4 Simple Tricks to Protect Your Hearing, Memory, Mood, and More

Sharp hearing isn’t just important for conversations — it also protects balance, health, memory, and mood. Trouble is, hearing loss often comes on so slowly, it can be hard to realize you’re even struggling with it! Here, easy ways to spot — and cure — your hearing hitch!

Always turn up the TV? Flush out your ears with this.

Do you keep your TV volume so high that you can’t hear family members calling from another room? The culprit may be fall hay fever, which causes inner-ear inflammation, leading to fluid buildup that impairs the hearing of folks with seasonal allergies.

Thankfully, studies show using a nasal irrigator to flush out symptom-triggering allergens works as effectively at reducing ear-clogging inflammation as prescription nasal steroids. You’ll hear better within 10 days!

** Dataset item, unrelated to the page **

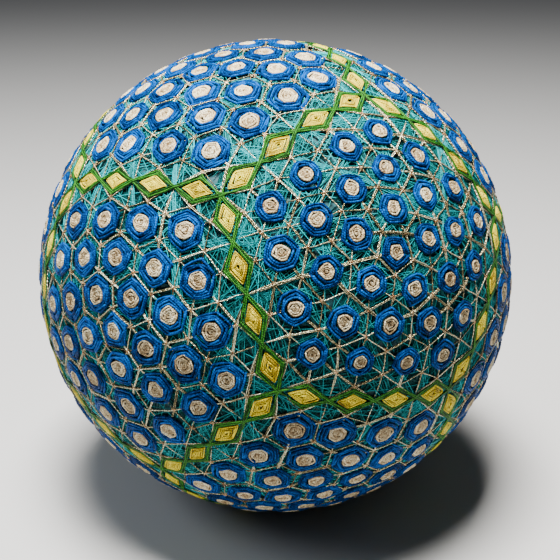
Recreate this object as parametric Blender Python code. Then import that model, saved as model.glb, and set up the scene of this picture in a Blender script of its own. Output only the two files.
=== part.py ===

Have ringing in your ears? Concentrate on your breathing.

Dialing down constant ringing in your ears — aka tinnitus — is as easy as focusing on your breath as you slowly inhale and exhale for 10 minutes a day, say U.K. researchers. Brain scans show this mindfulness technique creates beneficial changes in brain regions that impact tinnitus. The result: 51 percent less buzz in eight weeks.

Can’t follow along? Sing a song.

Straining to figure out what people are saying is exhausting. Luckily, just singing along to the radio or on Zoom choir practices can help. In a 10-week study from Canada’s Ryerson University, middle-aged women who sang two hours per week — just 17 minutes per day — found it 20 percent easier to understand people in conversation. Singing trains the brain to look for specific notes, sharpening the ability to hear sounds in speech.

Avoid noisy rooms? Focus on the lips.

According to a new University of Maryland study, noisy restaurants and other backgrounds cause our brain to process speech more slowly. You can speed it up by looking at a person’s mouth when they speak — and not for lip-reading! Seeing lips move engages both the audio and visual regions of the brain, so you can keep up with conversation effortlessly.